The similar experiments using a primitive equation model with multiple layers are expected to lead the same conclusions in this manuscript, since the primitive equation also includes the quasi-geostrophic dynamics in the study area. In fact, the blocking and westward passage of eddies in the Luzon Strait have been simulated and investigated by Sheu et al. (2010), showing that the eddies are blocked while the Kuroshio tends to leap directly northward by passing the strait, and eddies are likely to propagate freely through the Luzon Strait while the Kuroshio loops westward into the SCS, corroborates that of our analysis. The advantage of QG model is that it gives the stream function and different vorticity terms directly, thereby providing an easier and clear way to analyze the dynamic and interaction between the WBC and eddies in the Luzon Strait.
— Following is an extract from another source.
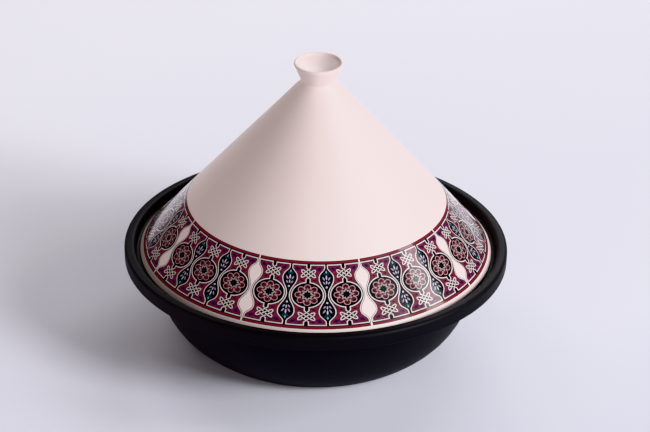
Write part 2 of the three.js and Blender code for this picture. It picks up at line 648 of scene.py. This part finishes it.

One of the limitation of this numerical study is that it has not consider the interaction of eddy with the WBC critical from leaping to penetrating, the dynamic of which is supposed to be more important in the WBC-eddy interactions in the Luzon Strait. Also, these numerical results are needed to compared with the real process of the mesoscale eddies movement in the Luzon Strait, to enhance the dynamical perdition of the fate of the impinging mesoscale eddies from the western Pacific to the Kuroshio in the Luzon Strait.